Do this: From the listing below, extract every line containing "frame".

= = = =

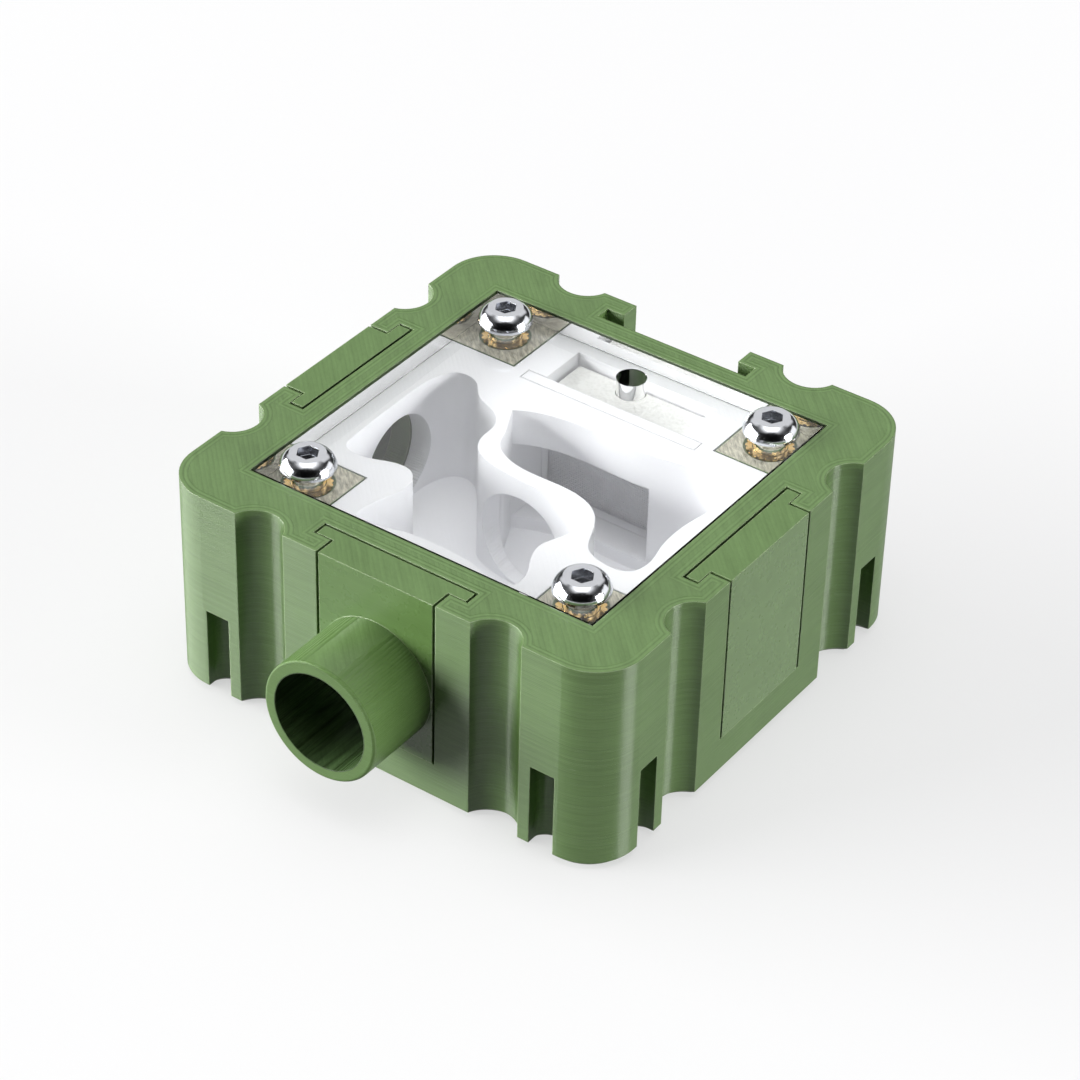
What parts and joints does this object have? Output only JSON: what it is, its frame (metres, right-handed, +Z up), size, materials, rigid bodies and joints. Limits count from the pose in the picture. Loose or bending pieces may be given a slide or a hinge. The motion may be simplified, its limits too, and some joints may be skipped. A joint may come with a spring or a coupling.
{
  "type": "modular ant habitat",
  "caption": "Square printed ant nest module with a white chamber insert, a clear screwed lid, a tube spigot and slide-in side panels.",
  "frame": {"origin": "centre of the housing's base, on the surface that it stands on", "axes": "+Z up; -Y towards the tube spigot; +X towards the right blank panel"},
  "size_m": [0.052, 0.0604, 0.0247],
  "materials": {
    "green_plastic": "matte, fine printed layers",
    "white_plastic": "matte, fine printed layers",
    "clear_acrylic": "polished, clear",
    "steel_mesh": "fine woven wire",
    "sponge": "fine open foam",
    "brass": "knurled",
    "zinc_steel": "bright zinc plated"
  },
  "bodies": {
    "housing": {"housing": "green_plastic", "brass_insert_1": "brass", "brass_insert_2": "brass", "brass_insert_3": "brass", "brass_insert_4": "brass"},
    "nest_insert": {"nest_insert": "white_plastic", "sponge": "sponge"},
    "mesh_cassette": {"mesh_retainer": "white_plastic", "mesh_screen": "steel_mesh"},
    "lid": {"lid": "clear_acrylic"},
    "tube_panel": {"tube_panel": "green_plastic"},
    "blank_panel_right": {"blank_panel_right": "green_plastic"},
    "blank_panel_left": {"blank_panel_left": "green_plastic"},
    "lid_screw_1": {"lid_screw_1": "zinc_steel"},
    "lid_screw_2": {"lid_screw_2": "zinc_steel"},
    "lid_screw_3": {"lid_screw_3": "zinc_steel"},
    "lid_screw_4": {"lid_screw_4": "zinc_steel"}
  },
  "joints": [
    {"name": "tube_panel_slide", "type": "slide", "parent": "housing", "child": "tube_panel", "axis": [0, 0, 1], "range_m": [0, 0.02]},
    {"name": "blank_panel_right_slide", "type": "slide", "parent": "housing", "child": "blank_panel_right", "axis": [0, 0, 1], "range_m": [0, 0.02]},
    {"name": "blank_panel_left_slide", "type": "slide", "parent": "housing", "child": "blank_panel_left", "axis": [0, 0, 1], "range_m": [0, 0.02]},
    {"name": "nest_insert_lift", "type": "slide", "parent": "housing", "child": "nest_insert", "axis": [0, 0, 1], "range_m": [0, 0.022]},
    {"name": "mesh_cassette_lift", "type": "slide", "parent": "nest_insert", "child": "mesh_cassette", "axis": [0, 0, 1], "range_m": [0, 0.0125]},
    {"name": "lid_lift", "type": "slide", "parent": "mesh_cassette", "child": "lid", "axis": [0, 0, 1], "range_m": [0, 0.01]},
    {"name": "lid_screw_1_out", "type": "slide", "parent": "lid", "child": "lid_screw_1", "axis": [0, 0, 1], "range_m": [0, 0.0095]},
    {"name": "lid_screw_2_out", "type": "slide", "parent": "lid", "child": "lid_screw_2", "axis": [0, 0, 1], "range_m": [0, 0.0095]},
    {"name": "lid_screw_3_out", "type": "slide", "parent": "lid", "child": "lid_screw_3", "axis": [0, 0, 1], "range_m": [0, 0.0095]},
    {"name": "lid_screw_4_out", "type": "slide", "parent": "lid", "child": "lid_screw_4", "axis": [0, 0, 1], "range_m": [0, 0.0095]}
  ]
}
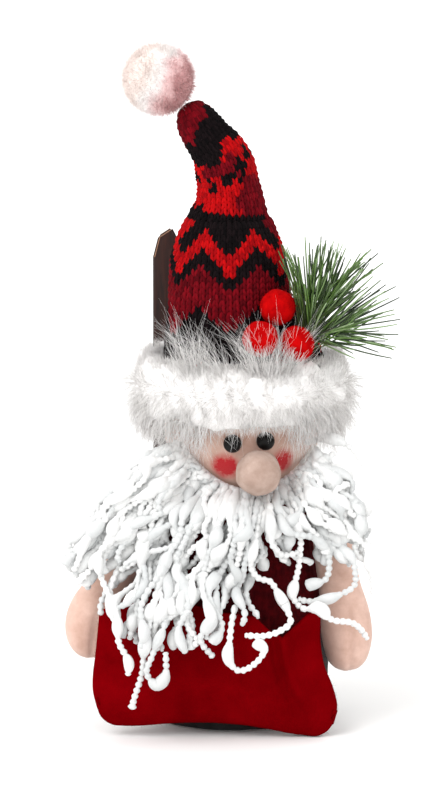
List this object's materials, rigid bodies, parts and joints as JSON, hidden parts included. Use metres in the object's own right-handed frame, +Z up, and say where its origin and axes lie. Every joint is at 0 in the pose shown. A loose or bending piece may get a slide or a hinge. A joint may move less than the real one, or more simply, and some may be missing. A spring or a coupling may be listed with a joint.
{
  "type": "tomte gnome figurine",
  "caption": "Stuffed tomte gnome that stands on a flat base, with a bendable knitted hat, yarn beard, swinging arms and an open felt bag.",
  "frame": {"origin": "middle of the flat base, on the standing surface", "axes": "+Z up, the face looks towards -Y, +X is the viewer's right seen from the front"},
  "size_m": [0.1471, 0.1087, 0.2925],
  "materials": {
    "charcoal_felt": "matte charcoal felt",
    "board": "stiff flat board disc",
    "pellet_bag": "closed cotton bag of pellets",
    "fibre_fill": "white polyester fibre filling",
    "sweater_knit": "dark red ribbed knit",
    "flesh_fleece": "flesh-coloured fleece",
    "wool_nose": "needle-felted wool ball",
    "black_bead": "polished black bead",
    "white_yarn": "white slub yarn",
    "cloth_tape": "woven cotton tape",
    "white_fur": "white long-pile faux fur",
    "hat_knit": "chunky black and red knit",
    "steel_wire": "soft steel craft wire",
    "red_felt": "pressed red felt",
    "berry_felt": "felted red ball",
    "green_pvc": "cut PVC pine needles on wire",
    "brown_wood": "dark stained wood, semi-gloss"
  },
  "bodies": {
    "root": {"lower_body": "charcoal_felt", "base_board": "board", "weight_bag": "pellet_bag", "body_fill": "fibre_fill", "sweater": "sweater_knit", "head_skin": "flesh_fleece", "head_fill": "fibre_fill", "eye_left": "black_bead", "eye_right": "black_bead", "nose": "wool_nose", "beard_backing": "cloth_tape", "beard_left": "white_yarn", "beard_centre": "white_yarn", "beard_right": "white_yarn", "fur_brim": "white_fur", "hat_knit_lower": "hat_knit", "hat_fill_lower": "fibre_fill", "hat_wire_lower": "steel_wire", "bag_front": "red_felt", "bag_back": "red_felt", "back_plank": "brown_wood"},
    "hat_tip": {"hat_knit_upper": "hat_knit", "hat_fill_upper": "fibre_fill", "hat_wire_upper": "steel_wire"},
    "pompom_ball": {"pompom": "white_fur"},
    "arm_left": {"hand_left": "flesh_fleece", "arm_fill_left": "fibre_fill", "sleeve_left": "sweater_knit"},
    "arm_right": {"hand_right": "flesh_fleece", "arm_fill_right": "fibre_fill", "sleeve_right": "sweater_knit"},
    "sprig": {"pine_sprig": "green_pvc"},
    "berries": {"berry_top": "berry_felt", "berry_front": "berry_felt", "berry_side": "berry_felt", "berry_wire_top": "steel_wire", "berry_wire_front": "steel_wire", "berry_wire_side": "steel_wire"}
  },
  "joints": [
    {"name": "hat_tip_bend", "type": "hinge", "parent": "root", "child": "hat_tip", "pos_m": [-0.0018, 0, 0.2265], "axis": [0, 1, 0], "range_deg": [-32, 32]},
    {"name": "pompom_wobble", "type": "hinge", "parent": "hat_tip", "child": "pompom_ball", "pos_m": [-0.0162, 0, 0.2639], "axis": [0, 1, 0], "range_deg": [-25, 25], "stiffness_Nm_per_rad": 0.03, "springref_deg": 1.15},
    {"name": "arm_left_swing", "type": "hinge", "parent": "root", "child": "arm_left", "pos_m": [-0.038, -0.02, 0.092], "axis": [0, 1, 0], "range_deg": [0, 60]},
    {"name": "arm_right_swing", "type": "hinge", "parent": "root", "child": "arm_right", "pos_m": [0.04, -0.02, 0.092], "axis": [0, -1, 0], "range_deg": [0, 60]},
    {"name": "sprig_bend", "type": "hinge", "parent": "root", "child": "sprig", "pos_m": [0.031, -0.02, 0.1595], "axis": [0, 1, 0], "range_deg": [0, 10]},
    {"name": "berries_bend", "type": "hinge", "parent": "root", "child": "berries", "pos_m": [0.018, -0.033, 0.158], "axis": [1, 0, 0], "range_deg": [0, 14]}
  ]
}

= = = =

Finished exercise:
What parts and joints does this object have? Output only JSON: what it is, its frame (metres, right-handed, +Z up), size, materials, rigid bodies and joints. Limits count from the pose in the picture. Loose or bending pieces may be given a slide or a hinge. The motion may be simplified, its limits too, and some joints may be skipped. A joint may come with a spring or a coupling.
  "frame": {"origin": "centre of the housing's base, on the surface that it stands on", "axes": "+Z up; -Y towards the tube spigot; +X towards the right blank panel"},
List this object's materials, rigid bodies, parts and joints as JSON, hidden parts included. Use metres in the object's own right-handed frame, +Z up, and say where its origin and axes lie. Every joint is at 0 in the pose shown. A loose or bending piece may get a slide or a hinge. A joint may move less than the real one, or more simply, and some may be missing. A spring or a coupling may be listed with a joint.
  "frame": {"origin": "middle of the flat base, on the standing surface", "axes": "+Z up, the face looks towards -Y, +X is the viewer's right seen from the front"},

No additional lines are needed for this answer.